The decode results are zero when compile decoder process into dynamic library

Hi,guys!
When I make use of decode function directly, the decode results are right while the decode results are zero when compile all decoder processes into dynamic library. The Video Codec SDK is 8.0.14.
This is my init process.

typedef HMODULE CUDADRIVER;
	CUDADRIVER hHandleDriver = 0;
	cuInit(0, __CUDA_API_VERSION, hHandleDriver);
	cuvidInit(0); 

				  //init cuda
	CUcontext cudaCtx;
	CUdevice device;
	cuDeviceGet(&device, 0);
	cuCtxCreate(&cudaCtx, CU_CTX_SCHED_YIELD, device);

	CUvideoctxlock ctxLock;
	cuvidCtxLockCreate(&ctxLock, cudaCtx);
        for (int i = 0; i < 8; i++)
	{
		pDecoder[i] = new CudaDecoder;
		pFrameQueue[i] = new CUVIDFrameQueue(ctxLock);
		pDecoder[i]->InitVideoDecoder(ctxLock, pFrameQueue[i]);
		pFrameQueue[i]->init(pDecoder[i]->GetCUVIDEOFORMAT().coded_width, pDecoder[i]->GetCUVIDEOFORMAT().coded_height);
	}

And this is my process of filling data and fetching decoded results.
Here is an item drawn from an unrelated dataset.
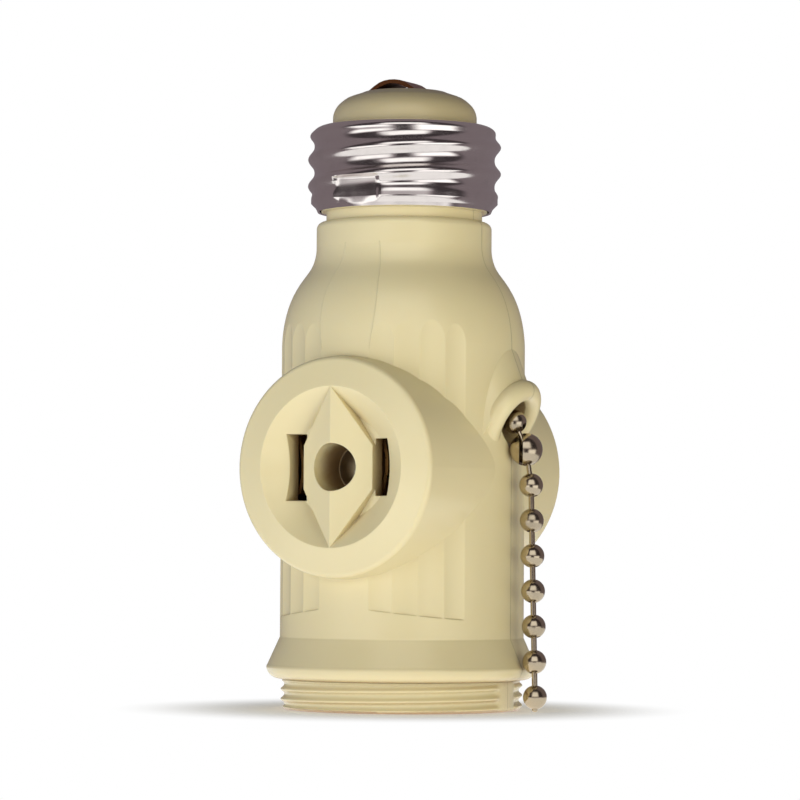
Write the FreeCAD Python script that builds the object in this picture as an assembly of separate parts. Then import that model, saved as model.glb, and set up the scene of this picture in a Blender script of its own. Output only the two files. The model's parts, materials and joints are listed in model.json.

In the scenario, I need to decode continuous frames from eight channels.

while (true)
	{	
		for (int i = 0; i < 8; i++)
		{
			int channel = md->mdi[i].channel;

			CUVIDSOURCEDATAPACKET pBS;

			while (true) {
		                if (decoder->q[channel]->empty()) continue;

		                unsigned char *p;
		                decoder->q[channel]->pop(p);
		                int frame_len;
		                decoder->len_q[channel]->pop(frame_len);

		                pBS.payload = p;
		                pBS.payload_size = frame_len;
		                pBS.flags = CUVID_PKT_TIMESTAMP;
		                pBS.timestamp = stamp[channel];
		                stamp[channel]++;
		                break;
	                }

			void *pUser = pDecoder[channel];
			pDecoder[channel]->HandleVideoData(pUser, &pBS);
		}
		
		for (int i = 0; i < 8; i++)
		{
			int channel = md->mdi[i].channel;

			unsigned char *decodedSurface;
			if (!(pFrameQueue[channel]->isEndOfDecode() || pFrameQueue[channel]->isEmpty())) {
				decodedSurface = (unsigned char *)malloc(1536 * 2048 * 3 / 2 * sizeof(unsigned char));
				CUVIDPARSERDISPINFO pInfo;
				if (pFrameQueue[channel]->dequeue(&pInfo)) {
					CUdeviceptr dMappedFrame = 0;
					unsigned int pitch;
					CUVIDPROCPARAMS oVPP = { 0 };
					oVPP.progressive_frame = pInfo.progressive_frame;
					oVPP.second_field = 0;
					oVPP.top_field_first = pInfo.top_field_first;
					oVPP.unpaired_field = (pInfo.progressive_frame == 1 || pInfo.repeat_first_field <= 1);
					cuvidMapVideoFrame(pDecoder[channel]->GetDecoder(), pInfo.picture_index, &dMappedFrame, &pitch, &oVPP);
					printf("loop: %d  channel: %d   stamp:%d   pic_index:%d\n", i, channel, pInfo.timestamp, pInfo.picture_index);
					unsigned int nv12_size = pitch * (pDecoder[channel]->GetCUVIDEOFORMAT().coded_height + pDecoder[channel]->GetCUVIDEOFORMAT().coded_height / 2);  // 12bpp  	
					CCtxAutoLock lck(pDecoder[channel]->m_ctxLock);
					CUresult oResult = cuMemcpyDtoH(decodedSurface, dMappedFrame, nv12_size);

					assert(oResult == CUDA_SUCCESS);
					//释放GPU中的内存
					cuvidUnmapVideoFrame(pDecoder[channel]->GetDecoder(), dMappedFrame);
					pFrameQueue[channel]->releaseFrame(&pInfo);
				}

			}
		}
	}

Hi,

  1. Which codec is this?
  2. It seems that you are able to do a standalone decoding successfully, this means the underlying driver is behaving as expected.
  3. Are you seeing failures in any of the NVDECODEAPIs in your application?

Thanks,
Ryan Park